What Noise Annoys a Blue Whale Most?

Fri Mar 2, 2012 12:13 PM ET

To humans, the world beneath the waves may seem a quiet place. To the animals that live there, it is anything but. Numerous species, from whales to shrimps, use sound to communicate, navigate and threaten across distances from centimeters to hundreds of kilometers; and, increasingly, human activities - from pile driving to sonar to ship propellers to seismic testing - compete with and drown out the natural cacophony.

According to Cornell University's Christopher Clark, this growing noise pollution is "doubling every decade in an urbanized marine environment," as a consequence of which, for example, a blue whale that was born in 1940 would have seen its `acoustic bubble' – the distance over which its vocalizations can travel and the vocalizations of others can be heard – shrink from 1,000 miles to 100 miles.

Blue whales create the loudest noises of any living thing in order to communicate across vast distances, and most previous studies of the impacts of noise pollution on their behavior have focused on anthropogenic sounds generated within their vocalization range. However, new research just published in the online open-access journal PLoS One has found that blue whales appear to be affected even by sounds outside of that range.

In the study, Mariana Melcon and colleagues from the Scripps Institution of Oceanography observed the response of blue whales in the Southern California Bight to mid-frequency sounds created by military sonar, which occur between 1000Hz to 8000Hz, much higher than blue whale calls, which are 100Hz and lower.

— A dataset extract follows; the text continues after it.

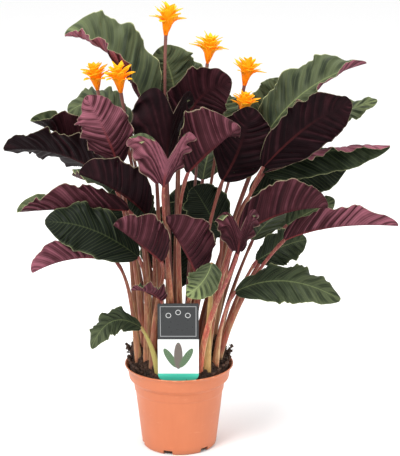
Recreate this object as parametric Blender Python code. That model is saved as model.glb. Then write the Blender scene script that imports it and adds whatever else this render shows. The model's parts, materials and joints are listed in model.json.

They collected thousands of hours of recordings over two summers, and found that, when mid-frequency active (MFA) sonar (which is used to find submarines) was active in the region, blue whales' low-frequency vocalizations, known as "D-calls", dropped by almost half: a sign, the authors posit, that despite being well outside the whales' vocalization range, such relatively high-frequency sounds are within their hearing range. One possible explanation for being able to hear sounds of such high frequency, Melcon and colleagues suggest, "is that it may be advantageous, for instance, to hear their predators, i.e. killer whales, which vocalize in the same frequency range as MFA sonar."

Conversely, when confronted with the noise of shipping, which does largely fall within their vocalization range, the whales increased their D-calls - which, the authors write, "may be the vocal response of the animals to overcome the noise."

In other words, one set of human sounds apparently cause whales to keep quiet so they can listen out for predators; and another set forces them to speak up so they can hear each other over the din. Far from being world of peace and quiet, the underwater realm is, at least for the largest animal on Earth, becoming an ever noisier and ever more difficult place to live.